| Objective |
Could every line of the data be printed exactly as it reads?

| Stored data |
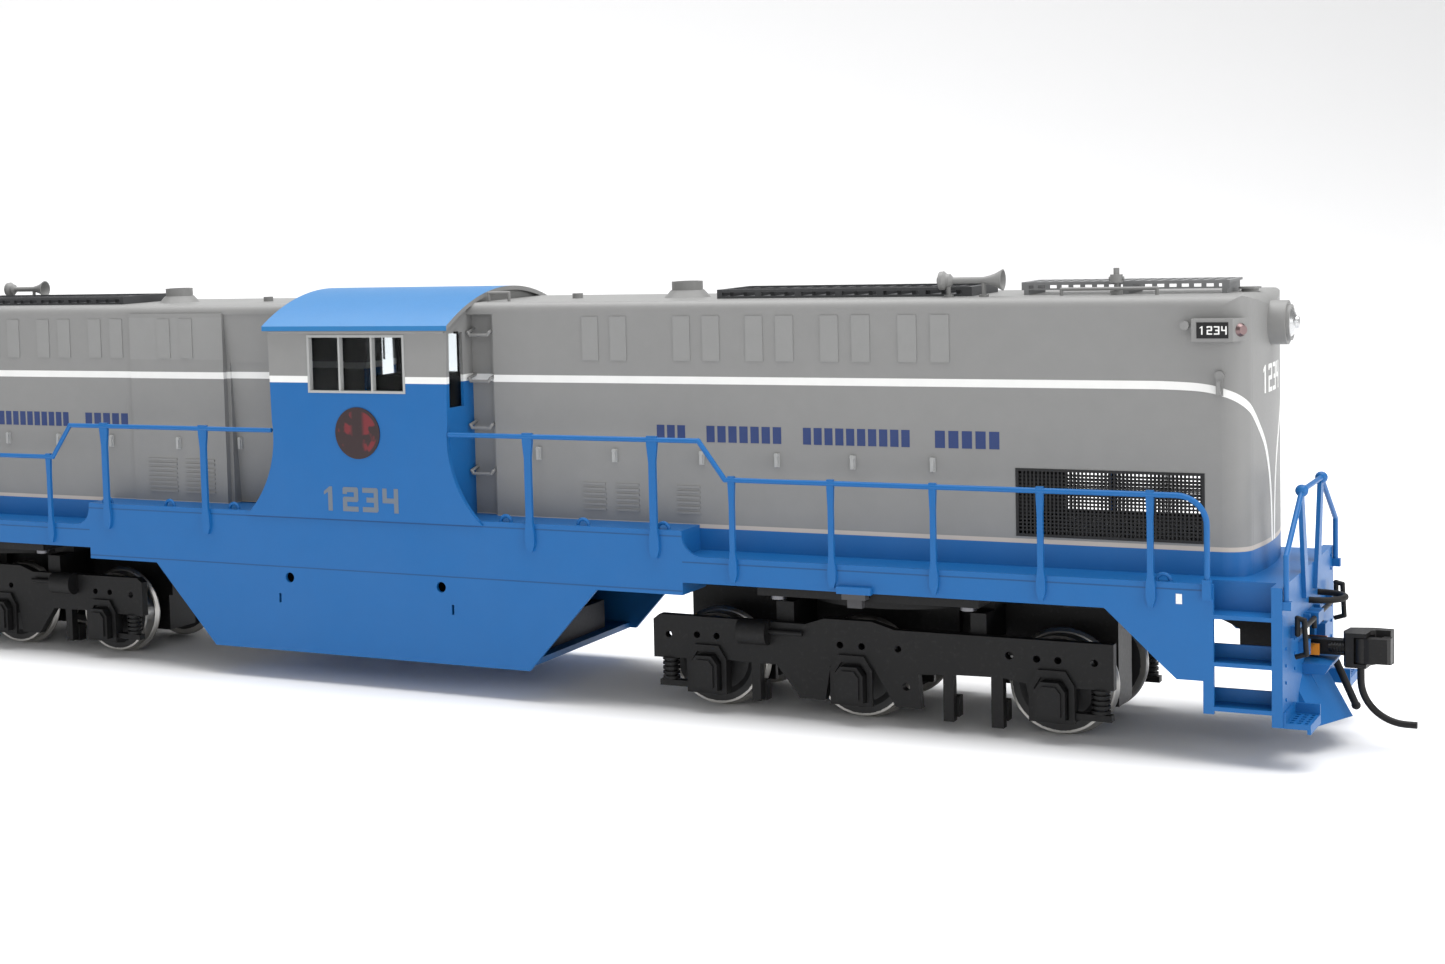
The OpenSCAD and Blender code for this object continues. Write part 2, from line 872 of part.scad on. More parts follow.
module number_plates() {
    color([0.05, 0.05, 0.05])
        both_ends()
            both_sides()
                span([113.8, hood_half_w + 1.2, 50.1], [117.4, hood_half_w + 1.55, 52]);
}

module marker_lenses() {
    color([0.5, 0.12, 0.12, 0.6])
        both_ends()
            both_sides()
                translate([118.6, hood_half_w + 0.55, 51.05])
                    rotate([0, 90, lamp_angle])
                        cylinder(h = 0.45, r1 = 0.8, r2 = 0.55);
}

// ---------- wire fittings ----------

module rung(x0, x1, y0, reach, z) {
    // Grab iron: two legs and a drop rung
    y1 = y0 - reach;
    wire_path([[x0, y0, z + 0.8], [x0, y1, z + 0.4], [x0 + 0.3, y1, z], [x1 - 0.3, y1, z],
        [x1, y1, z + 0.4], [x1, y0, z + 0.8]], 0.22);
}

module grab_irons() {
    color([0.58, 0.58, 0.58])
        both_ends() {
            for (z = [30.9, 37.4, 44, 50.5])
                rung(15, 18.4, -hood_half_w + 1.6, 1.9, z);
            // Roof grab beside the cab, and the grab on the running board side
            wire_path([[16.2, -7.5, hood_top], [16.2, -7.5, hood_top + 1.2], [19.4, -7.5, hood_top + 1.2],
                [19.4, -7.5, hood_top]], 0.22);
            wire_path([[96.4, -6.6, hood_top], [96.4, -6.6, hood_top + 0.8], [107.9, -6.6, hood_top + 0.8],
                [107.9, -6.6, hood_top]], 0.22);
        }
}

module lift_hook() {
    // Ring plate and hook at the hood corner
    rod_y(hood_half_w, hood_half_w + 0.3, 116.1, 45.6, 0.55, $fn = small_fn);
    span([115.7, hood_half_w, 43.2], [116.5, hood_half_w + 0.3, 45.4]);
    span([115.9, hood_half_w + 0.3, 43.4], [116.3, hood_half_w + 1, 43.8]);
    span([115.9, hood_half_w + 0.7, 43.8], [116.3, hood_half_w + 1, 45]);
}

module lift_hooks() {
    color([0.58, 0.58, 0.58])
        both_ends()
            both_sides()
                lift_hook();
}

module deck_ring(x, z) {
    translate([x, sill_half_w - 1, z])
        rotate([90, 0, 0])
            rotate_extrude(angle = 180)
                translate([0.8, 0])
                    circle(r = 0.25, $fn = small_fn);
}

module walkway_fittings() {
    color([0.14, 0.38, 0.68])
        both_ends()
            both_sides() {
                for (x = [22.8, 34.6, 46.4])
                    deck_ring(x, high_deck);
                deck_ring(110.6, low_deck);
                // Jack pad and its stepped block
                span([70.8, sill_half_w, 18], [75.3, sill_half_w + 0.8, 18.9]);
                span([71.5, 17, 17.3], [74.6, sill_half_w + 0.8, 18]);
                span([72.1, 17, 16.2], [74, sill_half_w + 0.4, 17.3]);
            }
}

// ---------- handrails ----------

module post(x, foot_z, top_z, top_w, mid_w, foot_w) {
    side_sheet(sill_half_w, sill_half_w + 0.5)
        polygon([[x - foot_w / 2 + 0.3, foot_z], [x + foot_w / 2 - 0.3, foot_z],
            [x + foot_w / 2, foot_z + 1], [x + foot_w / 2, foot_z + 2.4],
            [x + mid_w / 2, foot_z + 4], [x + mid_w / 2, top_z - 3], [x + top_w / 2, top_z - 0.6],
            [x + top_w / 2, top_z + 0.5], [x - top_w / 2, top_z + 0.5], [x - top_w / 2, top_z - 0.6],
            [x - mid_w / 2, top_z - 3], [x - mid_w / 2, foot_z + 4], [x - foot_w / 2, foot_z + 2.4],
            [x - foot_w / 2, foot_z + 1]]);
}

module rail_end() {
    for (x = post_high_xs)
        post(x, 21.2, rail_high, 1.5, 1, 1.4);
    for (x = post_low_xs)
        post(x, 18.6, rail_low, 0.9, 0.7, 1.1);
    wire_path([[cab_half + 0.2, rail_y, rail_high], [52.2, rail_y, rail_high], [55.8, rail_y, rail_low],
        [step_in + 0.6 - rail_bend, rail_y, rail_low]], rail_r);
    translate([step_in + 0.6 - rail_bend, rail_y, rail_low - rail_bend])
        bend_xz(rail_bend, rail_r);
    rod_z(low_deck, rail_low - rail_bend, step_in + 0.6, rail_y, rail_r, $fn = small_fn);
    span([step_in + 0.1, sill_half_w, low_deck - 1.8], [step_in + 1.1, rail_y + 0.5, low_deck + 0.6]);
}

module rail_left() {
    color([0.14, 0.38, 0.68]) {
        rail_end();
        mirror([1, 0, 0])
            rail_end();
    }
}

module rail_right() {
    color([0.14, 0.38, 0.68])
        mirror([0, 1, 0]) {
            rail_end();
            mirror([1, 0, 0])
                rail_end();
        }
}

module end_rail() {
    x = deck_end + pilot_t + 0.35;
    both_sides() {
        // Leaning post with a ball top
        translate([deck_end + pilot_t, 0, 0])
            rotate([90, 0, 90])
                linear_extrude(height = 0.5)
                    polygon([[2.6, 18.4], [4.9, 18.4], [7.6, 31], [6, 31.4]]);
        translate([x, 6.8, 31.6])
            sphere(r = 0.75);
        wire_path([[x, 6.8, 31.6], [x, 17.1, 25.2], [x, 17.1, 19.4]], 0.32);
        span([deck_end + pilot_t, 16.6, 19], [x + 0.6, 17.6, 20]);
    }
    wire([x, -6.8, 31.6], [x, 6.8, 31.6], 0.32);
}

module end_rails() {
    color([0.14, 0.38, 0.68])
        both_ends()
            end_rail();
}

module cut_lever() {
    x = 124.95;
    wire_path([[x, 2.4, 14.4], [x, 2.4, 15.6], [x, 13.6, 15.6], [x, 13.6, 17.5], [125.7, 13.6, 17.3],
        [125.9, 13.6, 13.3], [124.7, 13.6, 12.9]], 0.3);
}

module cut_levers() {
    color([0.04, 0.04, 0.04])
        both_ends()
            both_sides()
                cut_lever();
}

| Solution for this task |
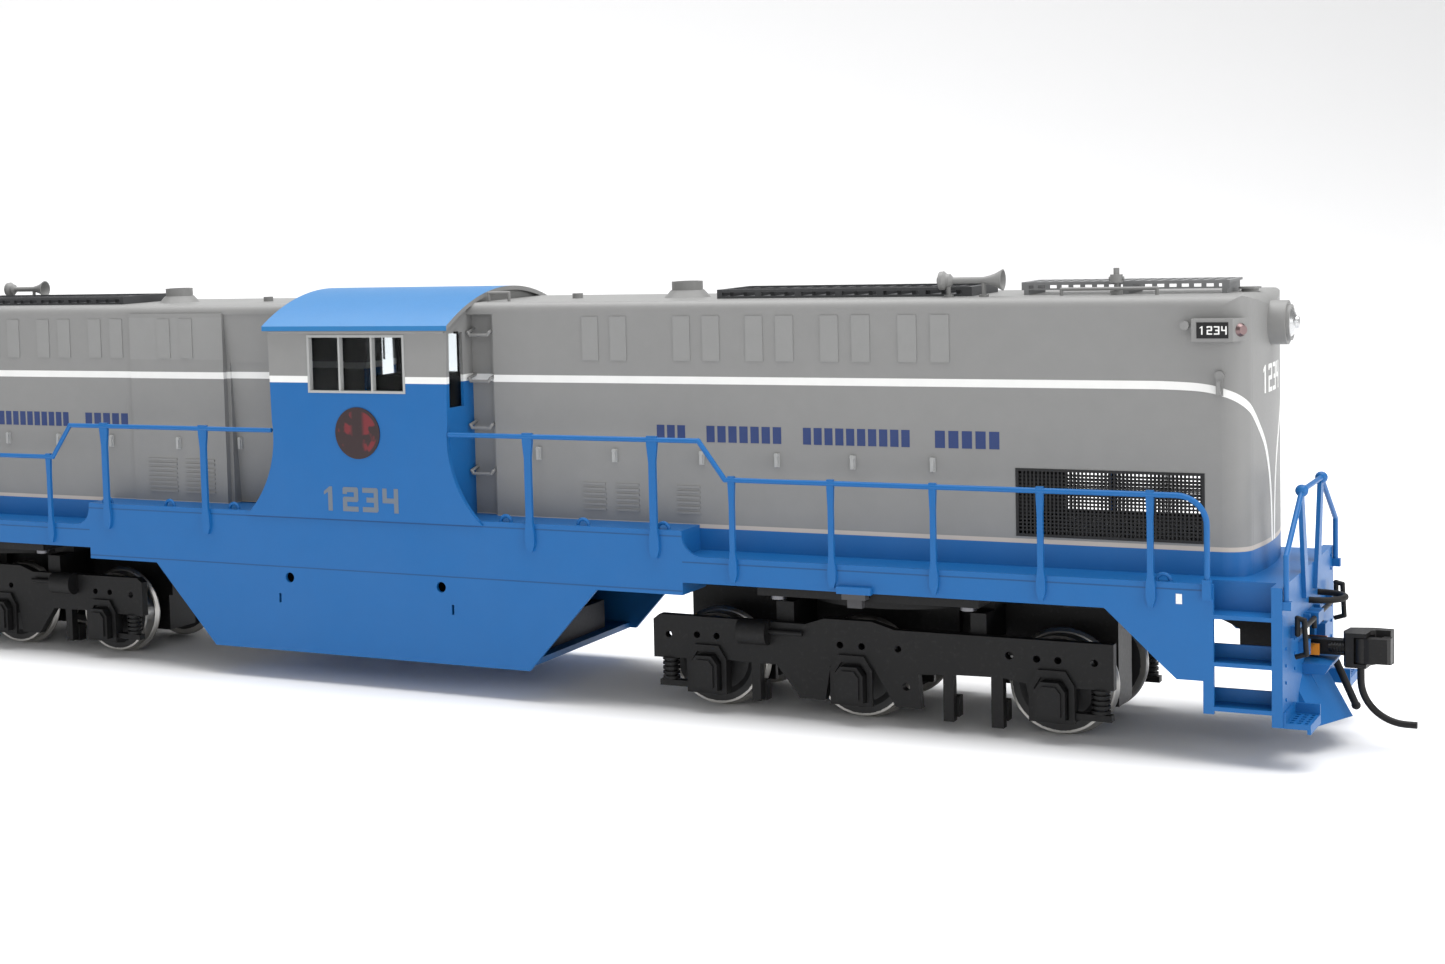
The OpenSCAD and Blender code for this object continues. Write part 2, from line 872 of part.scad on. More parts follow.
module number_plates() {
    color([0.05, 0.05, 0.05])
        both_ends()
            both_sides()
                span([113.8, hood_half_w + 1.2, 50.1], [117.4, hood_half_w + 1.55, 52]);
}

module marker_lenses() {
    color([0.5, 0.12, 0.12, 0.6])
        both_ends()
            both_sides()
                translate([118.6, hood_half_w + 0.55, 51.05])
                    rotate([0, 90, lamp_angle])
                        cylinder(h = 0.45, r1 = 0.8, r2 = 0.55);
}

// ---------- wire fittings ----------

module rung(x0, x1, y0, reach, z) {
    // Grab iron: two legs and a drop rung
    y1 = y0 - reach;
    wire_path([[x0, y0, z + 0.8], [x0, y1, z + 0.4], [x0 + 0.3, y1, z], [x1 - 0.3, y1, z],
        [x1, y1, z + 0.4], [x1, y0, z + 0.8]], 0.22);
}

module grab_irons() {
    color([0.58, 0.58, 0.58])
        both_ends() {
            for (z = [30.9, 37.4, 44, 50.5])
                rung(15, 18.4, -hood_half_w + 1.6, 1.9, z);
            // Roof grab beside the cab, and the grab on the running board side
            wire_path([[16.2, -7.5, hood_top], [16.2, -7.5, hood_top + 1.2], [19.4, -7.5, hood_top + 1.2],
                [19.4, -7.5, hood_top]], 0.22);
            wire_path([[96.4, -6.6, hood_top], [96.4, -6.6, hood_top + 0.8], [107.9, -6.6, hood_top + 0.8],
                [107.9, -6.6, hood_top]], 0.22);
        }
}

module lift_hook() {
    // Ring plate and hook at the hood corner
    rod_y(hood_half_w, hood_half_w + 0.3, 116.1, 45.6, 0.55, $fn = small_fn);
    span([115.7, hood_half_w, 43.2], [116.5, hood_half_w + 0.3, 45.4]);
    span([115.9, hood_half_w + 0.3, 43.4], [116.3, hood_half_w + 1, 43.8]);
    span([115.9, hood_half_w + 0.7, 43.8], [116.3, hood_half_w + 1, 45]);
}

module lift_hooks() {
    color([0.58, 0.58, 0.58])
        both_ends()
            both_sides()
                lift_hook();
}

module deck_ring(x, z) {
    translate([x, sill_half_w - 1, z])
        rotate([90, 0, 0])
            rotate_extrude(angle = 180)
                translate([0.8, 0])
                    circle(r = 0.25, $fn = small_fn);
}

module walkway_fittings() {
    color([0.14, 0.38, 0.68])
        both_ends()
            both_sides() {
                for (x = [22.8, 34.6, 46.4])
                    deck_ring(x, high_deck);
                deck_ring(110.6, low_deck);
                // Jack pad and its stepped block
                span([70.8, sill_half_w, 18], [75.3, sill_half_w + 0.8, 18.9]);
                span([71.5, 17, 17.3], [74.6, sill_half_w + 0.8, 18]);
                span([72.1, 17, 16.2], [74, sill_half_w + 0.4, 17.3]);
            }
}

// ---------- handrails ----------

module post(x, foot_z, top_z, top_w, mid_w, foot_w) {
    side_sheet(sill_half_w, sill_half_w + 0.5)
        polygon([[x - foot_w / 2 + 0.3, foot_z], [x + foot_w / 2 - 0.3, foot_z],
            [x + foot_w / 2, foot_z + 1], [x + foot_w / 2, foot_z + 2.4],
            [x + mid_w / 2, foot_z + 4], [x + mid_w / 2, top_z - 3], [x + top_w / 2, top_z - 0.6],
            [x + top_w / 2, top_z + 0.5], [x - top_w / 2, top_z + 0.5], [x - top_w / 2, top_z - 0.6],
            [x - mid_w / 2, top_z - 3], [x - mid_w / 2, foot_z + 4], [x - foot_w / 2, foot_z + 2.4],
            [x - foot_w / 2, foot_z + 1]]);
}

module rail_end() {
    for (x = post_high_xs)
        post(x, 21.2, rail_high, 1.5, 1, 1.4);
    for (x = post_low_xs)
        post(x, 18.6, rail_low, 0.9, 0.7, 1.1);
    wire_path([[cab_half + 0.2, rail_y, rail_high], [52.2, rail_y, rail_high], [55.8, rail_y, rail_low],
        [step_in + 0.6 - rail_bend, rail_y, rail_low]], rail_r);
    translate([step_in + 0.6 - rail_bend, rail_y, rail_low - rail_bend])
        bend_xz(rail_bend, rail_r);
    rod_z(low_deck, rail_low - rail_bend, step_in + 0.6, rail_y, rail_r, $fn = small_fn);
    span([step_in + 0.1, sill_half_w, low_deck - 1.8], [step_in + 1.1, rail_y + 0.5, low_deck + 0.6]);
}

module rail_left() {
    color([0.14, 0.38, 0.68]) {
        rail_end();
        mirror([1, 0, 0])
            rail_end();
    }
}

module rail_right() {
    color([0.14, 0.38, 0.68])
        mirror([0, 1, 0]) {
            rail_end();
            mirror([1, 0, 0])
                rail_end();
        }
}

module end_rail() {
    x = deck_end + pilot_t + 0.35;
    both_sides() {
        // Leaning post with a ball top
        translate([deck_end + pilot_t, 0, 0])
            rotate([90, 0, 90])
                linear_extrude(height = 0.5)
                    polygon([[2.6, 18.4], [4.9, 18.4], [7.6, 31], [6, 31.4]]);
        translate([x, 6.8, 31.6])
            sphere(r = 0.75);
        wire_path([[x, 6.8, 31.6], [x, 17.1, 25.2], [x, 17.1, 19.4]], 0.32);
        span([deck_end + pilot_t, 16.6, 19], [x + 0.6, 17.6, 20]);
    }
    wire([x, -6.8, 31.6], [x, 6.8, 31.6], 0.32);
}

module end_rails() {
    color([0.14, 0.38, 0.68])
        both_ends()
            end_rail();
}

module cut_lever() {
    x = 124.95;
    wire_path([[x, 2.4, 14.4], [x, 2.4, 15.6], [x, 13.6, 15.6], [x, 13.6, 17.5], [125.7, 13.6, 17.3],
        [125.9, 13.6, 13.3], [124.7, 13.6, 12.9]], 0.3);
}

module cut_levers() {
    color([0.04, 0.04, 0.04])
        both_ends()
            both_sides()
                cut_lever();
}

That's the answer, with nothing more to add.